### Prompt
Print the data that follows exactly.

### Dataset section
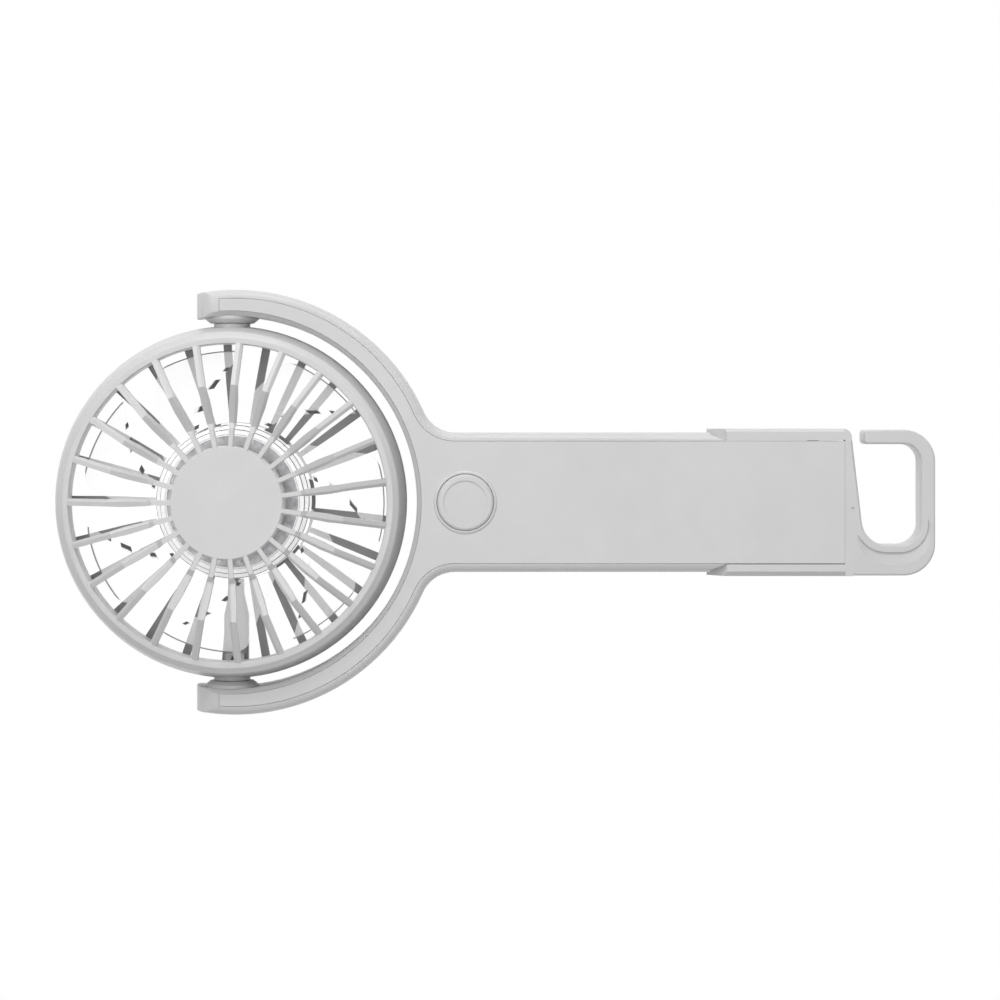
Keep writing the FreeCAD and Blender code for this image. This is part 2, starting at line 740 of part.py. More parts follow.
screws = []
for k, (x, y) in enumerate(CASE_SCREWS):
    whole = joined("case_screw_%d" % k, [rod("case_screw_head_%d" % k, (x, y, -6.3), 1.9, 1.4),
                                         rod("case_screw_shank_%d" % k, (x, y, -5.0), 1.0, 8.2)])
    screws.append(minus("case_screw_done_%d" % k, whole, cross("case_screw_slot_%d" % k, x, y, -6.3, 1.1, 0.7)))
node(group("casing_screws", screws))
screws = []
for k, (x, y) in enumerate(BOARD_SCREWS):
    screws.append(joined("board_screw_%d" % k, [rod("board_screw_head_%d" % k, (x, y, 1.8), 1.6, 1.0),
                                                rod("board_screw_shank_%d" % k, (x, y, -3.6), 0.8, 5.6)]))
node(group("board_screws", screws))

# ---------------------------------------------------------------- push button
button = new_body("power_button")
s = new_sketch(button, "XY_Plane", "cap_outline", 5.5)
circle(s, bx, 0, D("button_radius"))
f_cap = pad(button, s, D("button_top_z") - 5.5, "cap")
f_cap = round_edges(button, f_cap, lambda e, m: abs(m.z - VALUES["button_top_z"]) < 0.01, 0.75, "cap_round")
s = new_sketch(button, "XY_Plane", "dish_outline", D("button_top_z"))
circle(s, bx, 0, D("button_dish_radius"))
cut(button, s, 0.25, "dish")
s = new_sketch(button, "XY_Plane", "flange_outline", 5.5)
circle(s, bx, 0, 8.7)
pad(button, s, 0.72, "flange")
node(button)
node(group("switch_plunger", [rod("plunger", (bx, 0, 4.2), 1.65, 1.3)]))

# ---------------------------------------------------------------- front grille
PHASE = 7.5


def radial_section(b, name, r, deg, width, z_top, z_bottom, facet=None):
    """A rectangle across a spoke, on a plane square to the radius at this angle. facet: (width, height) taken off
    the top corner on the clockwise side."""
    s = b.newObject("Sketcher::SketchObject", name)
    s.AttachmentSupport = [(origin_feature(b, "YZ_Plane"), "")]
    s.MapMode = "FlatFace"
    a = math.radians(deg)
    r = q(r)
    s.AttachmentOffset = Placement(Vector(r.v * math.sin(a), 0, r.v * math.cos(a)), Rotation(Vector(0, 1, 0), deg))
    if "dims." in r.t:
        s.setExpression("AttachmentOffset.Base.x", "%s * %.6f" % (r.t, math.sin(a)))
        s.setExpression("AttachmentOffset.Base.z", "%s * %.6f" % (r.t, math.cos(a)))
    if facet is None:
        rectangle(s, q(width) / -2, z_bottom, q(width) / 2, z_top)
    else:
        w2 = q(width) / 2
        profile(s, [(-w2, z_bottom), (w2, z_bottom), (w2, z_top), (facet[0] - w2, z_top), (-w2, q(z_top) - facet[1])])
    return s


grille = new_body("front_grille")
s = new_sketch(grille, "XZ_Plane", "ring_section")
ro, ri, rz = D("rim_radius"), D("rim_inner_radius"), D("rim_front_z")
profile(s, [(ri, D("rim_depth")), (ri + 1.4, D("rim_depth")), (ri + 1.4, rz - 1.5), (ro, rz - 1.5),
            (ro, rz - 0.86), (ro - 0.72, rz - 0.42), (ri + 0.25, rz - 0.4), (ri, rz - 0.7)])
turn(grille, s, "ring")
hz, hr = D("hub_disc_z"), D("hub_disc_radius")
sw_ = D("spoke_width")
sections = [
    radial_section(grille, "spoke_a", hr - 1.5, PHASE, 1.3, hz - 0.05, hz - D("hub_disc_thick") + 0.05, (0.25, 0.2)),
    radial_section(grille, "spoke_b", 19.0, PHASE, 1.35, hz - 0.05, hz - 1.8, (0.25, 0.2)),
    radial_section(grille, "spoke_c", 20.4, PHASE, 1.8, 15.4, 13.3, (0.6, 0.45)),
    radial_section(grille, "spoke_d", 26.0, PHASE, 2.15, 17.8, 15.4, (0.75, 0.5)),
    radial_section(grille, "spoke_e", D("spoke_crest_radius"), PHASE, sw_, D("spoke_crest_z"),
                   D("spoke_crest_z") - 2.4, (0.7, 0.5)),
    radial_section(grille, "spoke_f", ri + 0.7, PHASE, sw_, D("spoke_end_z"), D("spoke_end_z") - 2.6, (0.7, 0.5)),
]
f_spoke = loft(grille, sections, "spoke")
s = new_sketch(grille, "XZ_Plane", "disc_section")
hb_ = hz - D("hub_disc_thick")
profile(s, [(0, hb_), (13.0, hb_), (13.0, D("hub_skirt_z")), (14.2, D("hub_skirt_z")), (14.2, hb_), (hr, hb_), (hr, hz - 0.5), (hr - 0.5, hz), (0, hz)])
turn(grille, s, "disc")
polar(grille, [f_spoke], D("spoke_count"), "spokes")
node(grille)

# ---------------------------------------------------------------- rear shell: housing, rear spokes, wire duct
shell = new_body("rear_shell")
s = new_sketch(shell, "XZ_Plane", "wall_section")
rr, rz2 = D("head_rear_radius"), D("head_rear_z")
bore = D("head_bore_radius")
seat = D("rim_seat_radius")
profile(s, [
    (seat, rz - 0.88), (D("head_lip_radius"), D("head_lip_z")), (D("head_radius"), D("head_wide_z")),
    (rr, rz2 + 1.0), (rr - 1.0, rz2), (bore, rz2),
    (bore, 10.2), (ri + 1.55, 11.4), (ri + 1.55, 11.95), (seat, 11.95)],
    {0: (3.0, False), 3: (1.0, False)})
turn(shell, s, "wall")
REAR_PHASE = 7.0
low = D("rear_lowest_z")
sections = [
    radial_section(shell, "rear_spoke_a", D("rear_hub_radius") - 0.9, REAR_PHASE, 1.3, low + 2.0, low + 0.45),
    radial_section(shell, "rear_spoke_b", 31.0, REAR_PHASE, 2.0, low + 1.9, low),
    radial_section(shell, "rear_spoke_c", 44.0, REAR_PHASE, 2.2, low + 2.8, low + 1.65),
]
f_spoke = loft(shell, sections, "rear_spoke")
s = new_sketch(shell, "XZ_Plane", "rear_hub_section")
rh = D("rear_hub_radius")
profile(s, [(0, low + 0.4), (rh - 0.5, low + 0.4), (rh, low + 0.9), (rh, low + 2.0), (6.2, low + 2.0), (6.2, low + 2.7),
            (5.02, low + 2.7), (5.02, low + 2.0), (0, low + 2.0)])
turn(shell, s, "rear_hub")
polar(shell, [f_spoke], D("rear_spoke_count"), "rear_spokes")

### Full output
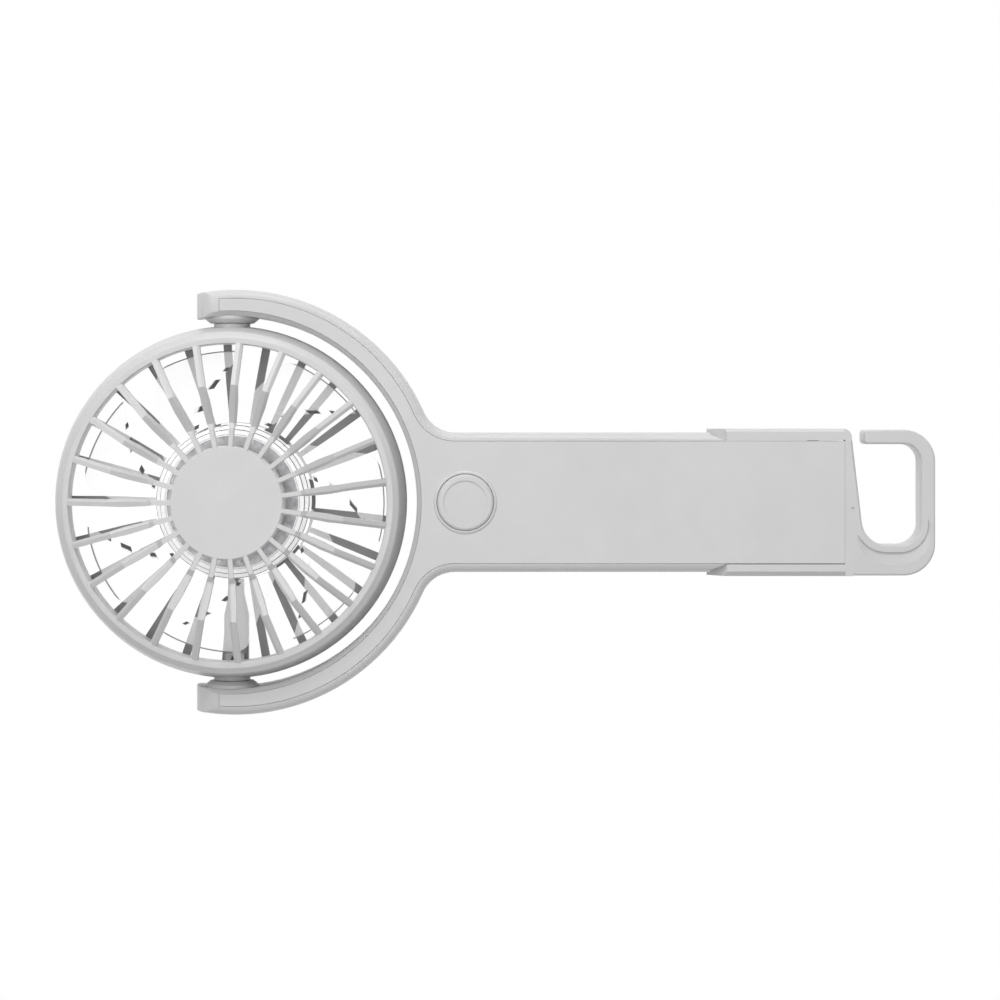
Keep writing the FreeCAD and Blender code for this image. This is part 2, starting at line 740 of part.py. More parts follow.
screws = []
for k, (x, y) in enumerate(CASE_SCREWS):
    whole = joined("case_screw_%d" % k, [rod("case_screw_head_%d" % k, (x, y, -6.3), 1.9, 1.4),
                                         rod("case_screw_shank_%d" % k, (x, y, -5.0), 1.0, 8.2)])
    screws.append(minus("case_screw_done_%d" % k, whole, cross("case_screw_slot_%d" % k, x, y, -6.3, 1.1, 0.7)))
node(group("casing_screws", screws))
screws = []
for k, (x, y) in enumerate(BOARD_SCREWS):
    screws.append(joined("board_screw_%d" % k, [rod("board_screw_head_%d" % k, (x, y, 1.8), 1.6, 1.0),
                                                rod("board_screw_shank_%d" % k, (x, y, -3.6), 0.8, 5.6)]))
node(group("board_screws", screws))

# ---------------------------------------------------------------- push button
button = new_body("power_button")
s = new_sketch(button, "XY_Plane", "cap_outline", 5.5)
circle(s, bx, 0, D("button_radius"))
f_cap = pad(button, s, D("button_top_z") - 5.5, "cap")
f_cap = round_edges(button, f_cap, lambda e, m: abs(m.z - VALUES["button_top_z"]) < 0.01, 0.75, "cap_round")
s = new_sketch(button, "XY_Plane", "dish_outline", D("button_top_z"))
circle(s, bx, 0, D("button_dish_radius"))
cut(button, s, 0.25, "dish")
s = new_sketch(button, "XY_Plane", "flange_outline", 5.5)
circle(s, bx, 0, 8.7)
pad(button, s, 0.72, "flange")
node(button)
node(group("switch_plunger", [rod("plunger", (bx, 0, 4.2), 1.65, 1.3)]))

# ---------------------------------------------------------------- front grille
PHASE = 7.5


def radial_section(b, name, r, deg, width, z_top, z_bottom, facet=None):
    """A rectangle across a spoke, on a plane square to the radius at this angle. facet: (width, height) taken off
    the top corner on the clockwise side."""
    s = b.newObject("Sketcher::SketchObject", name)
    s.AttachmentSupport = [(origin_feature(b, "YZ_Plane"), "")]
    s.MapMode = "FlatFace"
    a = math.radians(deg)
    r = q(r)
    s.AttachmentOffset = Placement(Vector(r.v * math.sin(a), 0, r.v * math.cos(a)), Rotation(Vector(0, 1, 0), deg))
    if "dims." in r.t:
        s.setExpression("AttachmentOffset.Base.x", "%s * %.6f" % (r.t, math.sin(a)))
        s.setExpression("AttachmentOffset.Base.z", "%s * %.6f" % (r.t, math.cos(a)))
    if facet is None:
        rectangle(s, q(width) / -2, z_bottom, q(width) / 2, z_top)
    else:
        w2 = q(width) / 2
        profile(s, [(-w2, z_bottom), (w2, z_bottom), (w2, z_top), (facet[0] - w2, z_top), (-w2, q(z_top) - facet[1])])
    return s


grille = new_body("front_grille")
s = new_sketch(grille, "XZ_Plane", "ring_section")
ro, ri, rz = D("rim_radius"), D("rim_inner_radius"), D("rim_front_z")
profile(s, [(ri, D("rim_depth")), (ri + 1.4, D("rim_depth")), (ri + 1.4, rz - 1.5), (ro, rz - 1.5),
            (ro, rz - 0.86), (ro - 0.72, rz - 0.42), (ri + 0.25, rz - 0.4), (ri, rz - 0.7)])
turn(grille, s, "ring")
hz, hr = D("hub_disc_z"), D("hub_disc_radius")
sw_ = D("spoke_width")
sections = [
    radial_section(grille, "spoke_a", hr - 1.5, PHASE, 1.3, hz - 0.05, hz - D("hub_disc_thick") + 0.05, (0.25, 0.2)),
    radial_section(grille, "spoke_b", 19.0, PHASE, 1.35, hz - 0.05, hz - 1.8, (0.25, 0.2)),
    radial_section(grille, "spoke_c", 20.4, PHASE, 1.8, 15.4, 13.3, (0.6, 0.45)),
    radial_section(grille, "spoke_d", 26.0, PHASE, 2.15, 17.8, 15.4, (0.75, 0.5)),
    radial_section(grille, "spoke_e", D("spoke_crest_radius"), PHASE, sw_, D("spoke_crest_z"),
                   D("spoke_crest_z") - 2.4, (0.7, 0.5)),
    radial_section(grille, "spoke_f", ri + 0.7, PHASE, sw_, D("spoke_end_z"), D("spoke_end_z") - 2.6, (0.7, 0.5)),
]
f_spoke = loft(grille, sections, "spoke")
s = new_sketch(grille, "XZ_Plane", "disc_section")
hb_ = hz - D("hub_disc_thick")
profile(s, [(0, hb_), (13.0, hb_), (13.0, D("hub_skirt_z")), (14.2, D("hub_skirt_z")), (14.2, hb_), (hr, hb_), (hr, hz - 0.5), (hr - 0.5, hz), (0, hz)])
turn(grille, s, "disc")
polar(grille, [f_spoke], D("spoke_count"), "spokes")
node(grille)

# ---------------------------------------------------------------- rear shell: housing, rear spokes, wire duct
shell = new_body("rear_shell")
s = new_sketch(shell, "XZ_Plane", "wall_section")
rr, rz2 = D("head_rear_radius"), D("head_rear_z")
bore = D("head_bore_radius")
seat = D("rim_seat_radius")
profile(s, [
    (seat, rz - 0.88), (D("head_lip_radius"), D("head_lip_z")), (D("head_radius"), D("head_wide_z")),
    (rr, rz2 + 1.0), (rr - 1.0, rz2), (bore, rz2),
    (bore, 10.2), (ri + 1.55, 11.4), (ri + 1.55, 11.95), (seat, 11.95)],
    {0: (3.0, False), 3: (1.0, False)})
turn(shell, s, "wall")
REAR_PHASE = 7.0
low = D("rear_lowest_z")
sections = [
    radial_section(shell, "rear_spoke_a", D("rear_hub_radius") - 0.9, REAR_PHASE, 1.3, low + 2.0, low + 0.45),
    radial_section(shell, "rear_spoke_b", 31.0, REAR_PHASE, 2.0, low + 1.9, low),
    radial_section(shell, "rear_spoke_c", 44.0, REAR_PHASE, 2.2, low + 2.8, low + 1.65),
]
f_spoke = loft(shell, sections, "rear_spoke")
s = new_sketch(shell, "XZ_Plane", "rear_hub_section")
rh = D("rear_hub_radius")
profile(s, [(0, low + 0.4), (rh - 0.5, low + 0.4), (rh, low + 0.9), (rh, low + 2.0), (6.2, low + 2.0), (6.2, low + 2.7),
            (5.02, low + 2.7), (5.02, low + 2.0), (0, low + 2.0)])
turn(shell, s, "rear_hub")
polar(shell, [f_spoke], D("rear_spoke_count"), "rear_spokes")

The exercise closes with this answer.